Defendants’ sole contention, which I review de novo, is that the claim should be dismissed
because the Complaint does not plausibly allege that Plaintiff was receiving a QJSA. I disagree.
The Complaint plausibly alleges that Plaintiff selected a “Spouse Benefit Option” that Defendants
told Plaintiff (in an ERISA-required disclosure) “meet[s] the requirements of a [QJSA].” (D.I. 1
3
¶ 48 (quoting “Notice of Rights”); D.I. 13, Ex. 4 (“Notice of Rights”).) That is enough to proceed
at this stage. 4
Accordingly, this 3rd day of June, 2024, IT IS HEREBY ORDERED THAT:
1. In C.A. No. 23-238:
a. Plaintiffs’ Objections (D.I. 22) are OVERRULED.
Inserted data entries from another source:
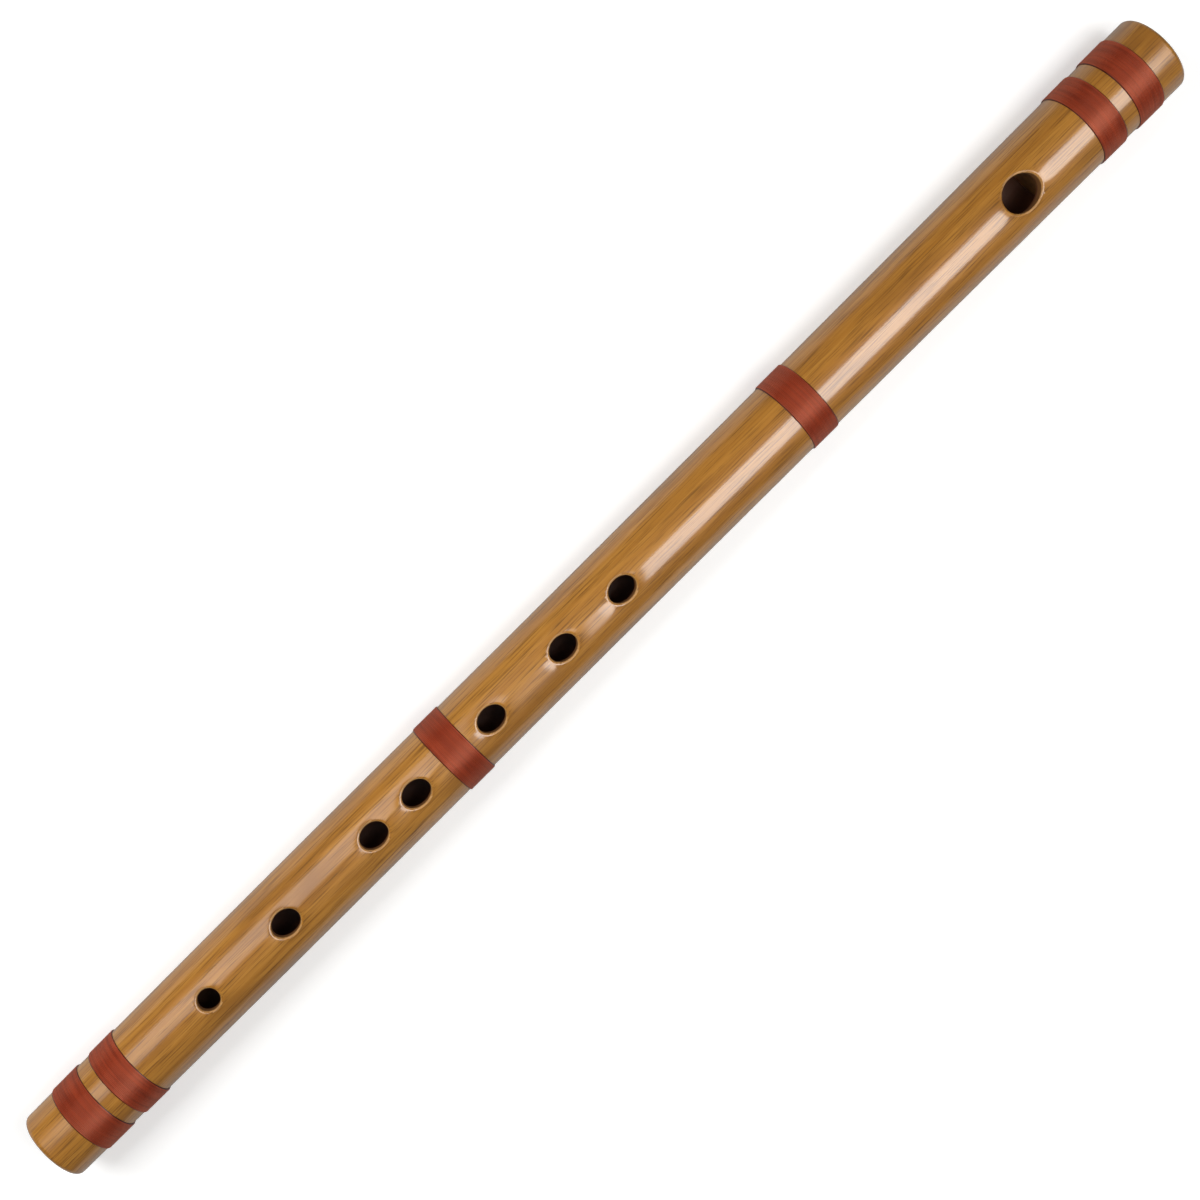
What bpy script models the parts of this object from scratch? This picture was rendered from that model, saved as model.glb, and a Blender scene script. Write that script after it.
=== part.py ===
"""A shinobue: a bamboo side-blown flute with seven finger holes and six thread bindings.

Everything is set out along the bore: a place "along" is a distance from the foot end towards the
head, and a radius is counted from the bore's axis. An empty then lays the flute on its bindings,
so that the world's z = 0 is the surface under it, +X runs from foot to head and the holes face +Z.
"""

import math
from dataclasses import dataclass

import bmesh
import bpy
import numpy as np
from mathutils import Vector

MM = 0.001


@dataclass(frozen=True)
class Hole:
    """An oval hole: its run from the last hole's middle, its length along the bore, its width."""

    run: float
    length: float
    width: float


@dataclass(frozen=True)
class Binding:
    """A thread binding: its name, and where its two edges lie along the bore."""

    name: str
    start: float
    end: float


# The bamboo. The sounding length runs from the foot end to the middle of the blow-hole.
SOUNDING_LENGTH = 376.4 * MM
HEAD_LENGTH = 59.6 * MM
BORE_DIAMETER = 15.4 * MM
FOOT_DIAMETER = 21.6 * MM
FIRST_HOLE_DIAMETER = 22.45 * MM
LAST_HOLE_DIAMETER = 22.8 * MM
BLOW_HOLE_DIAMETER = 23.92 * MM
HEAD_DIAMETER = 24.58 * MM
END_ROUNDING = 1.5 * MM
BORE_EDGE_CHAMFER = 0.35 * MM

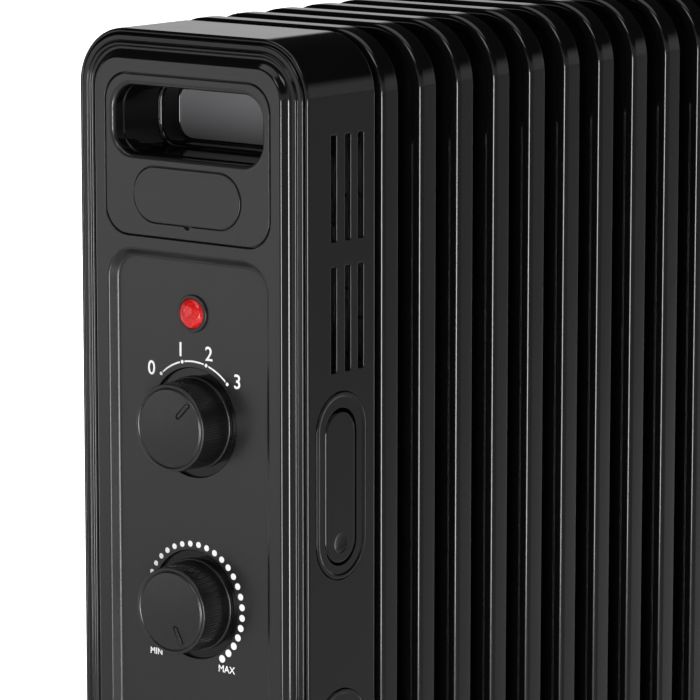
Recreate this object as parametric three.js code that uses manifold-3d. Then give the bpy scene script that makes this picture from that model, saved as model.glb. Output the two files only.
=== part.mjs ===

b. Defendants’ Motion to Dismiss (D.I. 10) is DENIED.
2. In C.A. No. 23-271:
a. Plaintiff’s Objections (D.I. 21) are OVERRULED.
b. Defendants’ Objection (D.I. 22) is OVERRULED.
c. Defendants’ Motion to Dismiss (D.I. 9) is GRANTED-IN-PART and
DENIED-IN-PART.
d. Plaintiff’s First Claim for Relief is DISMISSED only to the extent it alleges
a violation of ERISA’s anti-forfeiture provision, 29 U.S.C. § 1053(a).
e. Plaintiff’s Second Claim for Relief is DISMISSED. Plaintiff is granted
leave to amend within 14 days.
Dated: June 3, 2024
___________________________________
The Honorable Jennifer L. Hall
UNITED STATES DISTRICT JUDGE
4
To be clear, the Court is not holding as a matter of law that Plaintiff selected a QJSA,
only that Complaint plausibly alleges that he did.